Job —
Your task is to copy every line of this material exactly.

Data shown —
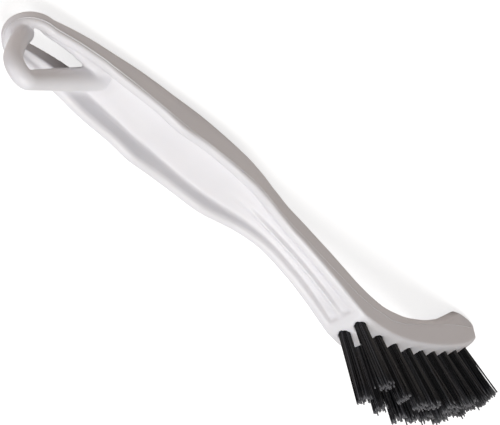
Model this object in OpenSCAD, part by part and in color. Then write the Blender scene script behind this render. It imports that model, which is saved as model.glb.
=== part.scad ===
// Grout brush: a hollow-backed plastic handle with a hanging ring and a hook bar,
// a bent neck, a curled head with a bevelled toe, and two rows of stiff tufts.
// It lies on its back. X runs from the hanging end to the toe, Y to the right,
// Z up, the way the bristles point. Millimetres.

/* [Handle] */
// Length of the plastic handle, from the back of the hook to the toe
handle_length = 215; // [212:1:217]
// Widest half width of the grip, change in millimetres
grip_extra = 0; // [-0.4:0.1:0.6]
// Radius of the rounded bead along the rim of the trough
bead_radius = 1.35; // [1.2:0.05:1.4]

/* [Ring] */
// Radius of the round end of the hanging ring
ring_radius = 7.2; // [7:0.1:7.6]
// Half the width of the slot through the ring
slot_half_width = 3.5; // [3.2:0.1:3.6]
// Diameter of the round hook bar
bar_diameter = 5.2; // [4.6:0.1:5.4]
// Radius of the bar's bend, measured to the bar's centre line
bar_bend_radius = 3.8; // [3.5:0.1:4]

/* [Tufts] */
// Diameter of the blind holes that hold the tufts
hole_diameter = 3.2; // [3:0.05:3.4]
// Depth of the holes below the face
hole_depth = 7.5; // [7:0.1:7.8]
// Gap around the root of a tuft
root_clearance = 0.3; // [0.25:0.05:0.35]
// Distance from the middle plane to each row
row_offset = 2.5; // [2.4:0.05:2.6]
// Thickness of one bristle, across its flats
bristle_thickness = 0.34; // [0.28:0.02:0.36]
// Trim height of the tuft nearest the grip
heel_trim = 19; // [18:0.5:22]
// Trim height of the tuft at the toe
toe_trim = 14.6; // [14:0.2:15.6]
// Rise of the crowned face between its edges and its middle
face_crown = 1.2; // [0.8:0.1:1.4]
// Radius along the edges of the face
face_edge = 0.8; // [0.6:0.1:1.2]

/* [Anchor] */
// Thickness of the flat wire that pins a tuft down
anchor_thickness = 0.5; // [0.4:0.05:0.6]
// Height of the flat wire
anchor_height = 1.5; // [1.2:0.1:1.6]
// How far each end of the wire bites into the wall of its hole
anchor_bite = 0.5; // [0.4:0.1:0.7]

/* [Hidden] */
$fn = 28;
tuft_count = 9;
hole_radius = hole_diameter / 2;
root_radius = hole_radius - root_clearance;
root_height = 4;
anchor_rise = 0.7;
anchor_length = hole_diameter + 2 * anchor_bite;
bar_radius = bar_diameter / 2;
ring_centre = 7.4 + ring_radius;
middle = 110.7;
lowest = 0.6;

// Stations along the handle: where it is, half width, height of the rims,
// height of the back, depth of the trough, half width and height of the rib
stations = [
  [ring_centre, ring_radius, 10.6, 5.0, 1.8, 0.9, 0.0],
  [24, 7.8, 10.2, 3.5, 1.7, 1.2, 0.0],
  [33, 8.1, 10.0, 2.3, 1.2, 2.6, 0.4],
  [36, 8.2, 10.2, 2.1, 1.2, 2.8, 1.6],
  [40, 8.4, 10.9, 1.8, 3.1, 3.0, 1.9],
  [46, 8.7, 11.6, 1.4, 6.0, 3.4, 0.7],
  [50, 8.8, 11.9, 1.1, 5.9, 3.4, 0.0],
  [58, 8.9, 12.6, 0.8, 5.4, 1.2, 0.0],
  [67, 9.0, 14.2, 0.6, 5.5, 1.2, 0.0],
  [77, 9.1, 13.9, 0.9, 4.6, 1.2, 0.0],
  [87, 9.0, 14.4, 1.7, 3.9, 1.2, 0.0],
  [97, 8.6, 15.1, 2.6, 3.8, 1.0, 0.0],
  [106, 7.4, 15.1, 3.2, 2.9, 0.8, 0.2],
  [114, 6.1, 15.9, 4.4, 2.2, 0.7, 0.9],
  [122, 5.4, 17.6, 6.6, 1.6, 0.7, 1.2],
  [131, 5.4, 20.9, 9.2, 1.5, 0.7, 1.2],
  [139, 5.6, 24.9, 12.0, 1.5, 0.7, 1.2],
  [146, 5.9, 29.1, 15.0, 1.5, 0.7, 1.1],
  [149, 6.0, 30.4, 16.3, 1.5, 0.7, 1.1],
  [154, 6.2, 30.9, 18.2, 1.5, 0.7, 1.1],
  [161, 6.3, 30.5, 19.3, 1.5, 0.7, 1.1],
  [170, 6.4, 28.5, 18.1, 1.5, 0.7, 1.1],
  [182, 6.4, 24.2, 14.0, 1.5, 0.7, 1.1],
  [194, 6.35, 18.9, 8.4, 1.5, 0.7, 1.1],
  [204, 6.2, 13.7, 2.0, 1.5, 0.7, 1.1]
];
station_count = len(stations);
toe_start = 204;
toe_end = handle_length + 0.6;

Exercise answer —
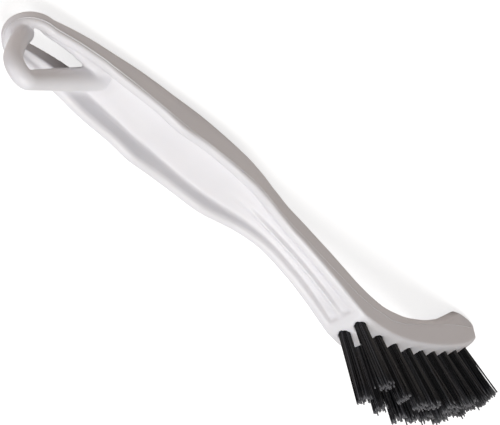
Model this object in OpenSCAD, part by part and in color. Then write the Blender scene script behind this render. It imports that model, which is saved as model.glb.
=== part.scad ===
// Grout brush: a hollow-backed plastic handle with a hanging ring and a hook bar,
// a bent neck, a curled head with a bevelled toe, and two rows of stiff tufts.
// It lies on its back. X runs from the hanging end to the toe, Y to the right,
// Z up, the way the bristles point. Millimetres.

/* [Handle] */
// Length of the plastic handle, from the back of the hook to the toe
handle_length = 215; // [212:1:217]
// Widest half width of the grip, change in millimetres
grip_extra = 0; // [-0.4:0.1:0.6]
// Radius of the rounded bead along the rim of the trough
bead_radius = 1.35; // [1.2:0.05:1.4]

/* [Ring] */
// Radius of the round end of the hanging ring
ring_radius = 7.2; // [7:0.1:7.6]
// Half the width of the slot through the ring
slot_half_width = 3.5; // [3.2:0.1:3.6]
// Diameter of the round hook bar
bar_diameter = 5.2; // [4.6:0.1:5.4]
// Radius of the bar's bend, measured to the bar's centre line
bar_bend_radius = 3.8; // [3.5:0.1:4]

/* [Tufts] */
// Diameter of the blind holes that hold the tufts
hole_diameter = 3.2; // [3:0.05:3.4]
// Depth of the holes below the face
hole_depth = 7.5; // [7:0.1:7.8]
// Gap around the root of a tuft
root_clearance = 0.3; // [0.25:0.05:0.35]
// Distance from the middle plane to each row
row_offset = 2.5; // [2.4:0.05:2.6]
// Thickness of one bristle, across its flats
bristle_thickness = 0.34; // [0.28:0.02:0.36]
// Trim height of the tuft nearest the grip
heel_trim = 19; // [18:0.5:22]
// Trim height of the tuft at the toe
toe_trim = 14.6; // [14:0.2:15.6]
// Rise of the crowned face between its edges and its middle
face_crown = 1.2; // [0.8:0.1:1.4]
// Radius along the edges of the face
face_edge = 0.8; // [0.6:0.1:1.2]

/* [Anchor] */
// Thickness of the flat wire that pins a tuft down
anchor_thickness = 0.5; // [0.4:0.05:0.6]
// Height of the flat wire
anchor_height = 1.5; // [1.2:0.1:1.6]
// How far each end of the wire bites into the wall of its hole
anchor_bite = 0.5; // [0.4:0.1:0.7]

/* [Hidden] */
$fn = 28;
tuft_count = 9;
hole_radius = hole_diameter / 2;
root_radius = hole_radius - root_clearance;
root_height = 4;
anchor_rise = 0.7;
anchor_length = hole_diameter + 2 * anchor_bite;
bar_radius = bar_diameter / 2;
ring_centre = 7.4 + ring_radius;
middle = 110.7;
lowest = 0.6;

// Stations along the handle: where it is, half width, height of the rims,
// height of the back, depth of the trough, half width and height of the rib
stations = [
  [ring_centre, ring_radius, 10.6, 5.0, 1.8, 0.9, 0.0],
  [24, 7.8, 10.2, 3.5, 1.7, 1.2, 0.0],
  [33, 8.1, 10.0, 2.3, 1.2, 2.6, 0.4],
  [36, 8.2, 10.2, 2.1, 1.2, 2.8, 1.6],
  [40, 8.4, 10.9, 1.8, 3.1, 3.0, 1.9],
  [46, 8.7, 11.6, 1.4, 6.0, 3.4, 0.7],
  [50, 8.8, 11.9, 1.1, 5.9, 3.4, 0.0],
  [58, 8.9, 12.6, 0.8, 5.4, 1.2, 0.0],
  [67, 9.0, 14.2, 0.6, 5.5, 1.2, 0.0],
  [77, 9.1, 13.9, 0.9, 4.6, 1.2, 0.0],
  [87, 9.0, 14.4, 1.7, 3.9, 1.2, 0.0],
  [97, 8.6, 15.1, 2.6, 3.8, 1.0, 0.0],
  [106, 7.4, 15.1, 3.2, 2.9, 0.8, 0.2],
  [114, 6.1, 15.9, 4.4, 2.2, 0.7, 0.9],
  [122, 5.4, 17.6, 6.6, 1.6, 0.7, 1.2],
  [131, 5.4, 20.9, 9.2, 1.5, 0.7, 1.2],
  [139, 5.6, 24.9, 12.0, 1.5, 0.7, 1.2],
  [146, 5.9, 29.1, 15.0, 1.5, 0.7, 1.1],
  [149, 6.0, 30.4, 16.3, 1.5, 0.7, 1.1],
  [154, 6.2, 30.9, 18.2, 1.5, 0.7, 1.1],
  [161, 6.3, 30.5, 19.3, 1.5, 0.7, 1.1],
  [170, 6.4, 28.5, 18.1, 1.5, 0.7, 1.1],
  [182, 6.4, 24.2, 14.0, 1.5, 0.7, 1.1],
  [194, 6.35, 18.9, 8.4, 1.5, 0.7, 1.1],
  [204, 6.2, 13.7, 2.0, 1.5, 0.7, 1.1]
];
station_count = len(stations);
toe_start = 204;
toe_end = handle_length + 0.6;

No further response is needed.